What other options, if not sideways?
You should not use an air conditioner sideways; you also should not suffer sweltering heat or sleep in a pool of your sweat. Here is a list of alternative ways you can air-condition a room.
Expand the Window
If the house is a wooden framed one, you can expand the window by cutting either or both sides of it to accommodate the air conditioner. However, this solution is not advised for brick buildings and rentals.
Make an Opening in a Wall for the Air Conditioner
Again this option is only viable for a wooden and non-rental house. Although some landlords may not object to the modification, seeing as it increases the value of their property.
Consider Casement Air Conditioners
Casement air conditioners are designed to be slimmer but taller to fit into a casement or sliding window. You can take advantage of this type of air conditioner for a narrow window. Cover what space remains between the top of the air conditioner and the top of the window with plywood, or plexiglass which will allow some light into the room. Casement windows are typically less energy-efficient and more expensive than a window air conditioner.
Portable Air Conditioners
A portable air conditioner is perhaps the simplest solution to a narrow window as it requires the least amount of modification. Most units come with an easy to install window kit.
A significant drawback of portable air conditioners is that they can be noisy, as all the parts of the machine sit in your room, unlike a window air conditioner where the compressor and condenser are outside. Still, newer models incorporate noise reduction technology so that you can sleep better at night.
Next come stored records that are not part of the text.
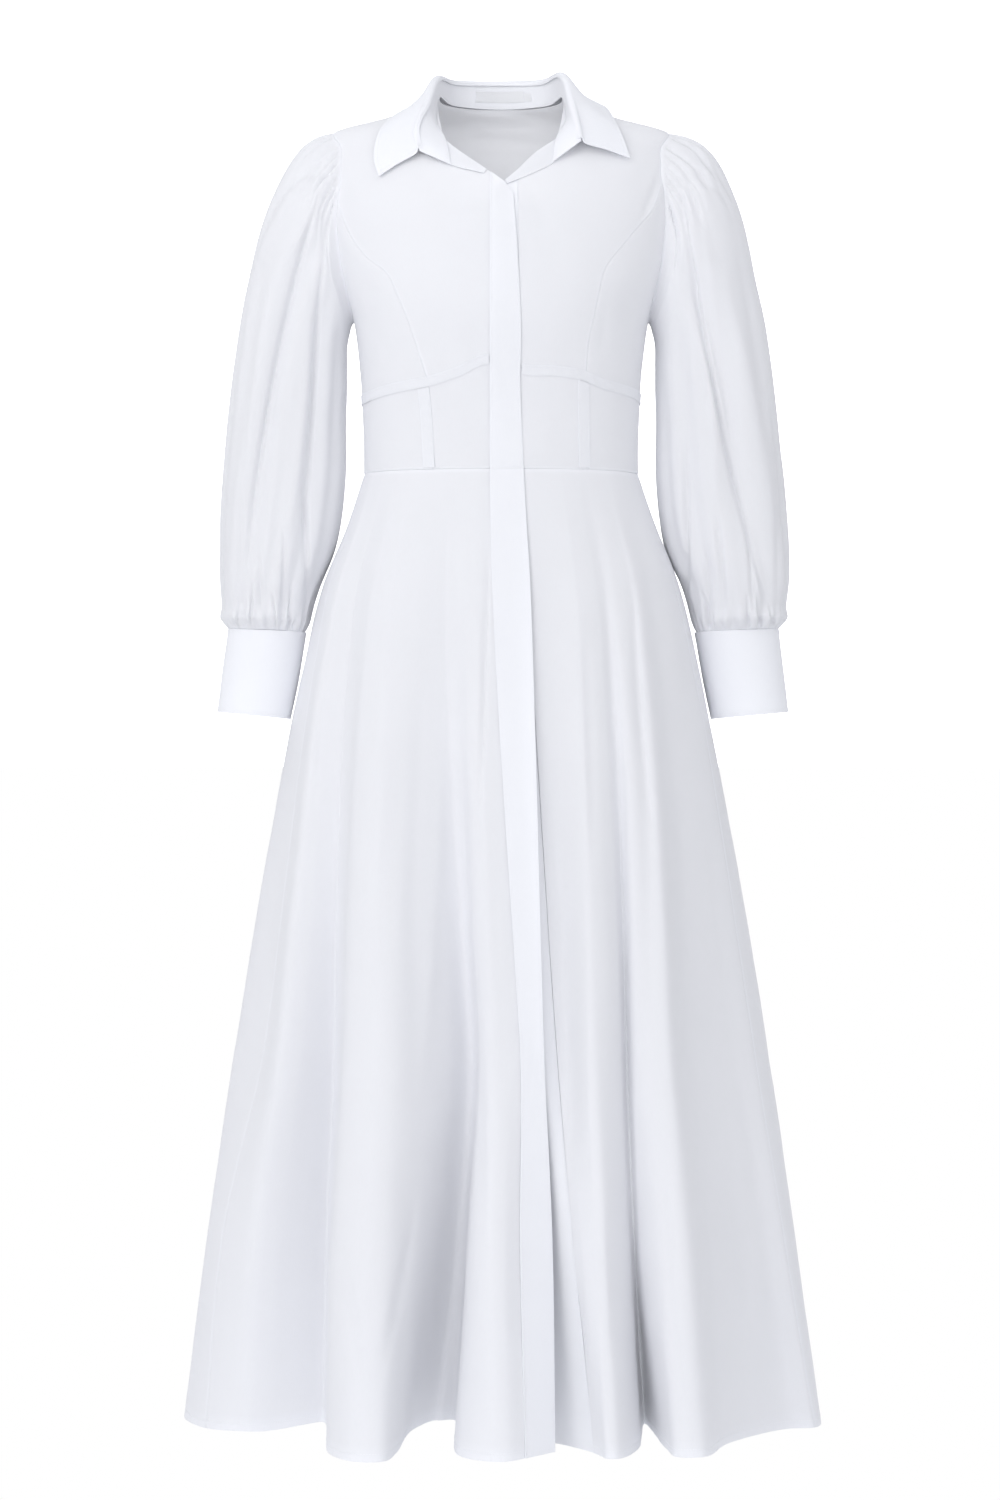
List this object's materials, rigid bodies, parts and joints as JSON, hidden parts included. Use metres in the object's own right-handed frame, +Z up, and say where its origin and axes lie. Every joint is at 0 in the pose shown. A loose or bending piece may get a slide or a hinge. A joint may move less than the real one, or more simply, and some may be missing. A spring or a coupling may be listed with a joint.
{
  "type": "shirt dress",
  "caption": "A long-sleeved shirt dress with a turned-down collar, a fly front, a fitted midriff under an underbust tape, and a full skirt in deep folds.",
  "frame": {"origin": "middle of the shoulder line, level with the highest point of the shoulder seams less 10 mm", "axes": "+Z is up along the body, -Y is the front of the dress, -X is the wearer's right"},
  "size_m": [0.6344, 0.573, 1.3474],
  "materials": {
    "cloth": "matt white cotton poplin in one layer",
    "band": "matt white cotton poplin in two interfaced layers",
    "label": "blank woven white satin"
  },
  "bodies": {
    "root": {"front_centre_right": "cloth", "front_side_right": "cloth", "front_centre_left": "cloth", "front_side_left": "cloth", "back_bodice": "cloth", "midriff_centre_right": "cloth", "midriff_centre_left": "cloth", "midriff_side_right": "cloth", "midriff_side_left": "cloth", "midriff_back": "cloth", "skirt_front_left": "cloth", "skirt_back": "cloth", "skirt_front_right": "cloth", "sleeve_right": "cloth", "sleeve_left": "cloth", "underbust_tape_right": "band", "underbust_tape_left": "band", "underbust_tape_back": "band", "bone_channel_right": "band", "bone_channel_left": "band", "placket_overlap": "band", "placket_underlap": "band", "neck_facing_right": "band", "neck_facing_left": "band", "collar_stand": "band", "collar_fall": "band", "cuff_right": "band", "cuff_left": "band", "neck_label": "label", "size_tab": "label"}
  },
  "joints": []
}
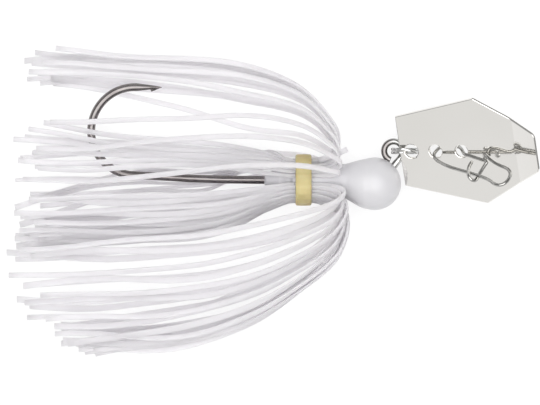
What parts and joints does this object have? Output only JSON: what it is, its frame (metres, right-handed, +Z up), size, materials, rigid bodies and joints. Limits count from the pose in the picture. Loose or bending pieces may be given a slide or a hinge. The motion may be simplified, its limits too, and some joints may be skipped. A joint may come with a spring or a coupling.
{
  "type": "bladed fishing jig",
  "caption": "Skirted fishing jig: a weighted ball head on a hook, a silicone skirt held by a band, and a hexagonal steel blade that swings on a split ring, with a snap for the line.",
  "frame": {"origin": "middle of the part's box in X and Y, on the surface that the jig lies on", "axes": "+X from the skirt's tips towards the blade, along the hook's shank; +Y across the shank, towards the hook's point; +Z up, square to the plane that the hook lies in"},
  "size_m": [0.0918, 0.0532, 0.0213],
  "materials": {
    "head_paint": "white gloss paint on a cast head",
    "hook_wire": "black nickel plate on drawn wire",
    "band_rubber": "smooth tan latex",
    "skirt_silicone": "cloudy white silicone strip, semi-gloss",
    "ring_steel": "bright nickel plate",
    "blade_steel": "bright nickel plate, mirror-like",
    "snap_wire": "bright drawn stainless wire"
  },
  "bodies": {
    "jig": {"head": "head_paint", "hook": "hook_wire", "skirt_band": "band_rubber", "strand_01": "skirt_silicone", "strand_02": "skirt_silicone", "strand_03": "skirt_silicone", "strand_04": "skirt_silicone", "strand_05": "skirt_silicone", "strand_06": "skirt_silicone", "strand_07": "skirt_silicone", "strand_08": "skirt_silicone", "strand_09": "skirt_silicone", "strand_10": "skirt_silicone", "strand_11": "skirt_silicone", "strand_12": "skirt_silicone", "strand_13": "skirt_silicone", "strand_14": "skirt_silicone", "strand_15": "skirt_silicone", "strand_16": "skirt_silicone", "strand_17": "skirt_silicone", "strand_18": "skirt_silicone", "strand_19": "skirt_silicone", "strand_20": "skirt_silicone", "strand_21": "skirt_silicone", "strand_22": "skirt_silicone", "strand_23": "skirt_silicone", "strand_24": "skirt_silicone"},
    "split_ring": {"split_ring": "ring_steel"},
    "blade": {"blade": "blade_steel"},
    "snap": {"snap": "snap_wire"}
  },
  "joints": [
    {"name": "ring_swing", "type": "hinge", "parent": "jig", "child": "split_ring", "pos_m": [0.02252, 0.00905, 0.0046], "axis": [0, 1, 0], "range_deg": [-20, 100]},
    {"name": "blade_swing", "type": "hinge", "parent": "split_ring", "child": "blade", "pos_m": [0.02294, 0.00905, 0.0059], "axis": [0, 1, 0], "range_deg": [-45, 20]},
    {"name": "snap_swing", "type": "hinge", "parent": "blade", "child": "snap", "pos_m": [0.024, 0.00905, 0.00767], "axis": [0.9164, 0, 0.4003], "range_deg": [-65, 24]}
  ]
}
The design of an air conditioner relies much on gravity. If used sideways, one or all of the following may happen:
- Compressor damage and possible fire
- Rainwater will get inside the air conditioner
- Condensation will drain incorrectly
Significantly smaller windows present a unique challenge to air conditioner cooling, often being too wide to fit in windows. You can modify the window, get a casement air conditioner, or a portable one, but never use an air conditioner sideways as doing so will damage the unit and possibly your home.